If we allow our ponds to degrade, the water premium in today’s property values  will decline sharply; if the pollution gets bad enough, they could  become swamp like and turn into a water penalty.  Living next to a healthy pond full of fish and clear water is worth a lot; living next to a smelly pond overgrown with algae is not.  Some examples of this problem already exist in Falmouth.  When the premium on water factors declines or vanishes, so too will large amounts of real estate value.

 

The pain from vanishing real estate value would not be limited to owners of water-front and water-view property, however.  More than 30% of Falmouth’s revenues from real estate taxes are generated by water factors for  residential homes.
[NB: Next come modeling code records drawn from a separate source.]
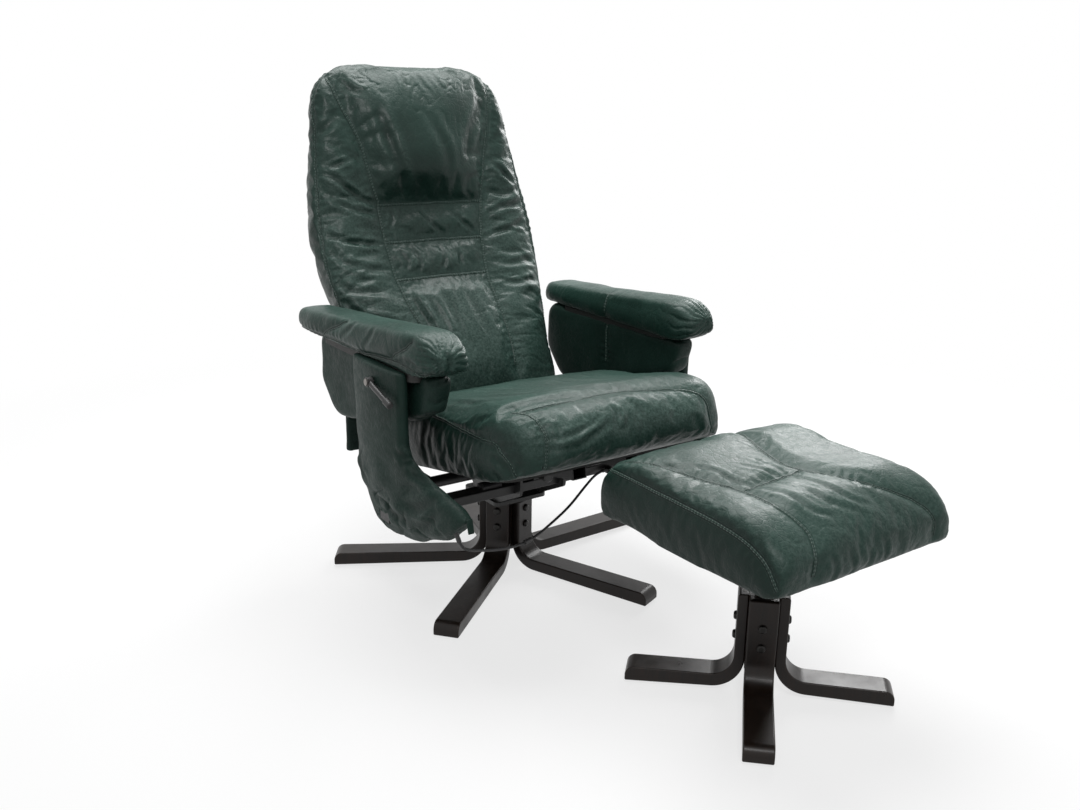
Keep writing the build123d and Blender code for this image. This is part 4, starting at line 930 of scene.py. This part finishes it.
# Rings of a stitch: place along it, radius and rise, in millimetres
STITCH_RINGS = ((-2.1, 0.10, -0.5), (-1.4, 0.42, 0), (0, 0.48, 0.1), (1.4, 0.42, 0),
                (2.1, 0.10, -0.5))


def frames_on(line, surface):
    """A smooth line on a surface with its normals, its tangents and the directions across it."""
    places, normals = laid(line, surface)
    moved = np.linalg.norm(np.diff(places, axis=0), axis=1) > LEAST_STEP
    kept = np.concatenate(([True], moved))
    places, normals = places[kept], normals[kept]
    for smoothing_round in range(3):
        places[1:-1] = (places[:-2] + 2 * places[1:-1] + places[2:]) / 4
        normals[1:-1] = (normals[:-2] + 2 * normals[1:-1] + normals[2:]) / 4
    tangents = np.gradient(places, axis=0)
    tangents /= np.linalg.norm(tangents, axis=1)[:, None]
    across = np.cross(tangents, normals)
    across /= np.linalg.norm(across, axis=1)[:, None]
    return places, normals, tangents, across


def add_strip(rows, frames, surface, vertices, faces, folds):
    """Adds one seam's strip, which flattens out at both ends."""
    places, normals, tangents, across = frames
    profile = PROFILES[rows]
    width = len(profile)
    first = len(vertices)
    for k, middle in enumerate(places):
        ends = min(1.0, (k + 0.3) / 2, (len(places) - 0.7 - k) / 2)
        for offset, rise, dark in profile:
            spot = Vector(middle + across[k] * offset * MM)
            base = spot.lerp(surface.find_nearest(spot)[0], STRIP_HUG)
            vertices.append(base + Vector(normals[k]) * (rise * ends + STRIP_LIFT) * MM)
            # folds holds each strip vertex's painted shade
            folds.append(dark)
    for k in range(len(places) - 1):
        for j in range(width - 1):
            low = first + k * width + j
            faces.append((low, low + width, low + width + 1, low + 1))


def add_stitches(rows, frames, surface, vertices, faces):
    """Adds one seam's stitches, each a short spindle of thread."""
    places, normals, tangents, across = frames
    run = LINE_STEP * len(places)
    for offset in STITCH_PLACES[rows]:
        for start in np.arange(STITCH_MARGIN, run - STITCH_MARGIN, STITCH_PITCH):
            k = min(len(places) - 2, int(start / LINE_STEP))
            middle = places[k] + tangents[k] * (start - k * LINE_STEP) + across[k] * offset * MM
            middle = np.array(surface.find_nearest(Vector(middle))[0]) * 0.5 + middle * 0.5
            middle = middle + normals[k] * STITCH_LIFT[rows] * MM
            first = len(vertices)
            for along, radius, rise in STITCH_RINGS:
                for side in range(STITCH_SIDES):
                    angle = side * 2 * math.pi / STITCH_SIDES
                    vertices.append(middle + (tangents[k] * along + normals[k] * rise
                                              + across[k] * math.cos(angle) * radius
                                              + normals[k] * math.sin(angle) * radius) * MM)
            for ring in range(len(STITCH_RINGS) - 1):
                low = first + ring * STITCH_SIDES
                for side in range(STITCH_SIDES):
                    a, b = low + side, low + (side + 1) % STITCH_SIDES
                    faces.append((a, b, b + STITCH_SIDES, a + STITCH_SIDES))


def sewing_piece(name, vertices, faces, material, body):
    mesh = bpy.data.meshes.new(name)
    mesh.from_pydata([tuple(v) for v in vertices], [], faces)
    piece = link_mesh(name, mesh, material)
    shade_smooth(piece)
    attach(piece, body)
    return mesh


for body, seams in strips.items():
    vertices, faces, folds = [], [], []
    thread_vertices, thread_faces = [], []
    for rows, line, surface in seams:
        frames = frames_on(line, surface)
        add_strip(rows, frames, surface, vertices, faces, folds)
        add_stitches(rows, frames, surface, thread_vertices, thread_faces)
    mesh = sewing_piece("seams_" + body, vertices, faces, leather_seam_shaded, body)
    # The strip's grooves get painted shade, and the rest is lightened for wear and painted sheen
    groove_shade = np.array(folds, dtype=float)
    set_layer(mesh, "painted_shade", groove_shade)
    set_layer(mesh, "wear_and_sheen", 0.5 * (1 - groove_shade))
    sewing_piece("stitches_" + body, thread_vertices, thread_faces, thread, body)


# Floor, world and lights
FLOOR_REACH = 14.0
FLOOR_DEPTH = 0.0005
FLOOR_SPOT_SCALE = 0.42


def seen_rays(tree):
    """1 for the rays of the camera, of gloss and of glass, which show the white background."""
    path = add(tree, "ShaderNodeLightPath")
    total = path.outputs["Is Camera Ray"]
    for name in ("Is Glossy Ray", "Is Transmission Ray"):
        total = combined(tree, "MAXIMUM", total, path.outputs[name])
    return total


def draw_floor():
    """A matt grey floor, seen as pale with its shadows near the chair and as white beyond."""
    reach = FLOOR_REACH
    corners = [(-reach, -reach, 0), (reach, -reach, 0), (reach, reach, 0), (-reach, reach, 0)]
    mesh = bpy.data.meshes.new("floor")
    mesh.from_pydata(corners, [], [(0, 1, 2, 3)])
    floor = bpy.data.objects.new("floor", mesh)
    bpy.context.scene.collection.objects.link(floor)
    floor.location.z = -FLOOR_DEPTH
    material = bpy.data.materials.new("floor")
    material.use_nodes = True
    tree = material.node_tree
    output = cleared(tree)
    matt = add(tree, "ShaderNodeBsdfDiffuse", Color=(0.32, 0.32, 0.32, 1))
    pale = add(tree, "ShaderNodeBsdfDiffuse", Color=(0.95, 0.95, 0.95, 1))
    glow = add(tree, "ShaderNodeEmission", Color=(1, 1, 1, 1), Strength=1.0)
    spot = textured(tree, "ShaderNodeTexGradient", object_coordinates(tree, (FLOOR_SPOT_SCALE,) * 3),
                    gradient_type="SPHERICAL")
    white_share = ramp(tree, spot, ((0.05, 1.0), (0.45, 0.72)))
    shown = blended(tree, white_share, pale.outputs["BSDF"], glow.outputs["Emission"])
    surface = blended(tree, seen_rays(tree), matt.outputs["BSDF"], shown)
    tree.links.new(surface, output.inputs["Surface"])
    mesh.materials.append(material)


def draw_world():
    """Dim light from all round, which the camera sees as white."""
    world = bpy.data.worlds.new("world")
    bpy.context.scene.world = world
    world.use_nodes = True
    tree = world.node_tree
    output = cleared(tree, "ShaderNodeOutputWorld")
    dim = add(tree, "ShaderNodeBackground", Color=(0.80, 0.82, 0.84, 1), Strength=0.13)
    white = add(tree, "ShaderNodeBackground", Color=(1, 1, 1, 1), Strength=1.0)
    surface = blended(tree, seen_rays(tree), dim.outputs["Background"], white.outputs["Background"])
    tree.links.new(surface, output.inputs["Surface"])


def area_light(name, position, target, size, power):
    data = bpy.data.lights.new(name, "AREA")
    data.shape = "RECTANGLE"
    data.size, data.size_y = size
    data.energy = power
    light = bpy.data.objects.new(name, data)
    bpy.context.scene.collection.objects.link(light)
    light.location = position
    light.rotation_mode = "QUATERNION"
    light.rotation_quaternion = (Vector(target) - Vector(position)).to_track_quat("-Z", "Y")


draw_floor()
draw_world()
area_light("overhead", (0.4, 0.9, 2.9), (0, 0.1, 0.4), (2.2, 1.8), 95)
area_light("window", (2.6, 1.4, 1.9), (0, 0.1, 0.6), (1.0, 1.4), 40)
area_light("front_high", (-1.3, -2.3, 2.9), (0, 0.1, 0.6), (1.1, 0.9), 40)
bpy.context.scene.view_settings.view_transform = "Standard"
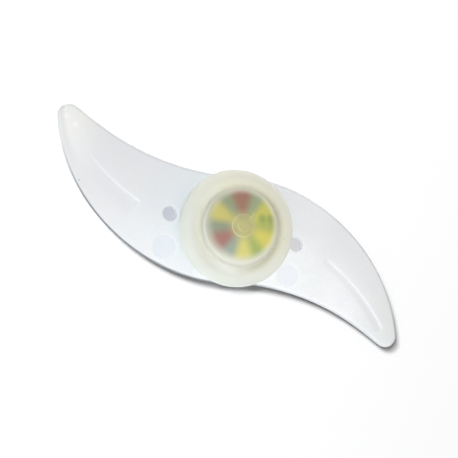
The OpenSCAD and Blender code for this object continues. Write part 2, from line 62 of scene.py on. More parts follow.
# %% Place the camera
MM = 0.001
picture_px, px_per_mm = 458, 2.834
hub_px = (232.8, 229.6)
sensor_mm, distance = 36, 0.340
right = Vector((0.9405, 0.1970, 0.2748)).normalized()
up = Vector((-0.2316, 0.9671, 0.0994)).normalized()
back = right.cross(up).normalized()
up = back.cross(right)
looked_at = Vector((0, 0, 6.4 * MM))
off_centre = [at - picture_px / 2 for at in hub_px]

camera_data = bpy.data.cameras.new("camera")
camera_data.sensor_width = sensor_mm
camera_data.lens = sensor_mm * distance * px_per_mm / MM / picture_px
camera_data.clip_start = 0.01
camera = bpy.data.objects.new("camera", camera_data)
bpy.context.scene.collection.objects.link(camera)
place = (looked_at + back * distance - right * off_centre[0] / px_per_mm * MM
         + up * off_centre[1] / px_per_mm * MM)
camera.matrix_world = Matrix((
    (right.x, up.x, back.x, place.x), (right.y, up.y, back.y, place.y),
    (right.z, up.z, back.z, place.z), (0, 0, 0, 1)))
bpy.context.scene.camera = camera
print("lens", round(camera_data.lens, 2), "mm, camera at", [round(c, 4) for c in place])

# %% [markdown]
# ## Shader maths in plain Python
# A material is a small network of nodes, and sums between them are hard to read when each one is added by
# hand. The class below wraps one socket, so that `1 - mask` or `a * b + c` adds the Math nodes by itself.
# Any other node comes from one method, which takes the node's type, its settings and its inputs.

# %% A socket that can be calculated with
def math_node(operation, reflected=False):
    """A method that adds one Math node. Reflected, it takes the other value first, as 1 - mask needs."""
    def method(value, other=0.0):
        first, second = (other, value) if reflected else (value, other)
        return value.recipe.add("Math", {"operation": operation}, {0: first, 1: second})
    return method


class Value:
    """One output socket. Arithmetic on it adds Math nodes to the same material."""

    def __init__(self, recipe, socket):
        self.recipe, self.socket = recipe, socket

    __add__, __radd__ = math_node("ADD"), math_node("ADD", True)
    __sub__, __rsub__ = math_node("SUBTRACT"), math_node("SUBTRACT", True)
    __mul__, __rmul__ = math_node("MULTIPLY"), math_node("MULTIPLY", True)
    __truediv__, __rtruediv__ = math_node("DIVIDE"), math_node("DIVIDE", True)
    __pow__, __rpow__ = math_node("POWER"), math_node("POWER", True)
    __mod__, __rmod__ = math_node("FLOORED_MODULO"), math_node("FLOORED_MODULO", True)
    root, size, angle = math_node("SQRT"), math_node("ABSOLUTE"), math_node("ARCTAN2")
    least, most = math_node("MINIMUM"), math_node("MAXIMUM")

    def between(self, low, high):
        """0 up to low, 1 from high on, and a soft S-curve between them."""
        return self.recipe.add("MapRange", {"interpolation_type": "SMOOTHSTEP"},
                               {"Value": self, "From Min": low, "From Max": high})

# %% [markdown]
# ## A recipe for each finish
# Every finish below reads like a list of steps: a base tone, then one tone after another mixed over it where
# a mask says so. Colours are written as on a screen and turned into the linear numbers that a shader needs.
# Each recipe knows its place on the piece in millimetres, so a mask is simply a distance.

# %% A material that is written like a recipe
def colour(code):
    """A colour written as on a screen, such as "dde2d0", in linear light: c / 12.92 when dark, and otherwise
    (c + 0.055) / 1.055 to the power 2.4."""
    c = np.array([int(code[i:i + 2], 16) for i in (0, 2, 4)]) / 255
    return tuple(np.where(c <= 0.04045, c / 12.92, ((c + 0.055) / 1.055) ** 2.4).tolist())


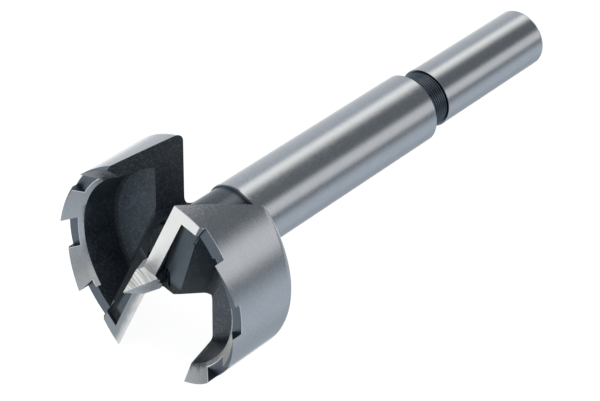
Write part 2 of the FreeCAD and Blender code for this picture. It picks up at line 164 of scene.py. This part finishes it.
def tool_coordinates(tree):
    """Object coordinates turned into the tool's own frame, in millimetres."""
    coordinates = tree.nodes.new("ShaderNodeTexCoord").outputs["Object"]
    mapping = tree.nodes.new("ShaderNodeMapping")
    mapping.vector_type = "TEXTURE"
    mapping.inputs["Location"].default_value = TOOL_TO_ROW.translation
    mapping.inputs["Rotation"].default_value = TOOL_TO_ROW.to_euler()
    mapping.inputs["Scale"].default_value = (MM, MM, MM)
    tree.links.new(coordinates, mapping.inputs["Vector"])
    return mapping.outputs["Vector"]


def split_xyz(tree, vector):
    """The three parts of a vector."""
    node = tree.nodes.new("ShaderNodeSeparateXYZ")
    tree.links.new(vector, node.inputs[0])
    return node.outputs


def grey(tree, level):
    """A number as a grey colour."""
    node = tree.nodes.new("ShaderNodeCombineXYZ")
    for socket in node.inputs:
        tree.links.new(level, socket)
    return node.outputs[0]


def bump(tree, shader, height, distance):
    """Tilt a shader's normal by a height from 0 to 1, which stands for a distance in millimetres."""
    node = tree.nodes.new("ShaderNodeBump")
    node.inputs["Strength"].default_value = 1.0
    node.inputs["Distance"].default_value = distance * MM
    tree.links.new(height, node.inputs["Height"])
    tree.links.new(node.outputs["Normal"], shader.inputs["Normal"])


# ---------------------------------------------------------------- finishes

STEEL_TINT = (0.60, 0.61, 0.63)


def grained_steel(name, colour, roughness, grain, contrast, height, metallic=1.0, cloud=0.05):
    """Ground or brushed steel: fine lines drawn out by the three grain scales, over soft clouding."""
    material, tree, shader = make_material(name)
    place = tool_coordinates(tree)
    lines = noise(tree, vector_node(tree, "MULTIPLY", place, grain), 1.0, 3.0, 0.6)
    clouds = noise(tree, place, 0.35, 3.0, 0.5)
    fine = map_range(tree, lines, 0.3, 0.7, -1.0, 1.0)
    soft = map_range(tree, clouds, 0.3, 0.7, -1.0, 1.0)
    level = math_node(tree, "MULTIPLY_ADD", fine, contrast, 1.0)
    level = math_node(tree, "MULTIPLY_ADD", soft, cloud, level)
    painted = mix_colour(tree, 1.0, colour, grey(tree, level), "MULTIPLY")
    tree.links.new(painted, shader.inputs["Base Color"])
    rough = math_node(tree, "MULTIPLY_ADD", fine, roughness * 0.25, roughness, clamp=True)
    tree.links.new(rough, shader.inputs["Roughness"])
    shader.inputs["Metallic"].default_value = metallic
    bump(tree, shader, lines, height)
    return material


def forged_steel(name, colour, light, size, height, specular):
    """Blackened forged steel: a fine granular skin with paler specks and broad patches."""
    material, tree, shader = make_material(name)
    place = tool_coordinates(tree)
    grains = noise(tree, place, size, 5.0, 0.65)
    patches = noise(tree, place, 0.35, 3.0, 0.5)
    specks = map_range(tree, grains, 0.50, 0.76)
    broad = map_range(tree, patches, 0.35, 0.65, 0.0, 0.12)
    factor = math_node(tree, "ADD", specks, broad, clamp=True)
    tree.links.new(mix_colour(tree, factor, colour, light), shader.inputs["Base Color"])
    tree.links.new(map_range(tree, grains, 0.3, 0.7, 0.42, 0.60), shader.inputs["Roughness"])
    shader.inputs["Specular IOR Level"].default_value = specular
    bump(tree, shader, grains, height)
    return material


def shade_part(material, dark, make_factor):
    """Repaint a grained steel: a dark colour where the factor is 0, its own where it is 1."""
    tree = material.node_tree
    shader = tree.nodes["Principled BSDF"]
    own = shader.inputs["Base Color"].links[0].from_socket
    factor = make_factor(tree, tool_coordinates(tree))
    tree.links.new(mix_colour(tree, factor, dark, own), shader.inputs["Base Color"])
    return material


def lip_steel():
    """Bright ground land of the lips; on one wing it gets painted shade away from its edge, with a streaked
    border.
    """
    # Factor 1 keeps the land's own colour; on the wing where x is below zero it falls to 0 away from the lip
    # edge, where painted shade is laid.
    def land_clear_of_painted_shade(tree, place):
        x, y, _ = split_xyz(tree, place)
        streaks = noise(tree, vector_node(tree, "MULTIPLY", place, (0.35, 1.2, 0.5)), 1.0, 3.0, 0.6)
        behind = math_node(tree, "MULTIPLY_ADD", streaks, 1.2, y)
        lit_toward_edge = math_node(tree, "MULTIPLY", map_range(tree, behind, 0.15, 1.6, smooth=True), 0.82)
        unshaded_wing = map_range(tree, x, -2.0, 2.0)
        return math_node(tree, "MAXIMUM", lit_toward_edge, unshaded_wing)

    steel = grained_steel("ground_land", (0.85, 0.84, 0.82), 0.36, (6.0, 0.35, 1.0), 0.07, 0.002, cloud=0.03)
    # The dark colour is painted shade.
    return shade_part(steel, (0.26, 0.295, 0.325), land_clear_of_painted_shade)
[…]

If coastal waters cease to be attractive, those revenues are still needed and Falmouth taxpayers – wherever they live – will have to make up the loss through higher tax rates for everyone, or face an impossible squeeze between shrinking town budgets and rising populations to be served.

 

Ultimately, there is the risk that declining water quality could, in the long-term, undermine the whole economy of the Town. Falmouth depends heavily upon summer tourists who come, in large part, because of the beauty of the water. Without that beauty, tourists could stop coming, and take their revenue elsewhere.  In addition, potential year-round residents would look at other towns.

 

Of course, it is difficult to know if, and when, water quality would become so bad that it turns tourists and new residents away or destroys the value of waterfront property and our quality of life. But these are real risks.  People living around Perch Pond know how unpleasant a degraded pond can become. Perch Pond has deteriorated more quickly than the rest of the nearby ponds because it is very deep and the polluted water tends to stay around for long periods of time, festering, before it flushes out into Great Pond. In the summer, Perch Pond sometimes smells awful and is overgrown with algae --- an unpleasant example of where other ponds might be heading, and the costs the Town might suffer if it fails to sharply reduce nitrogen loads.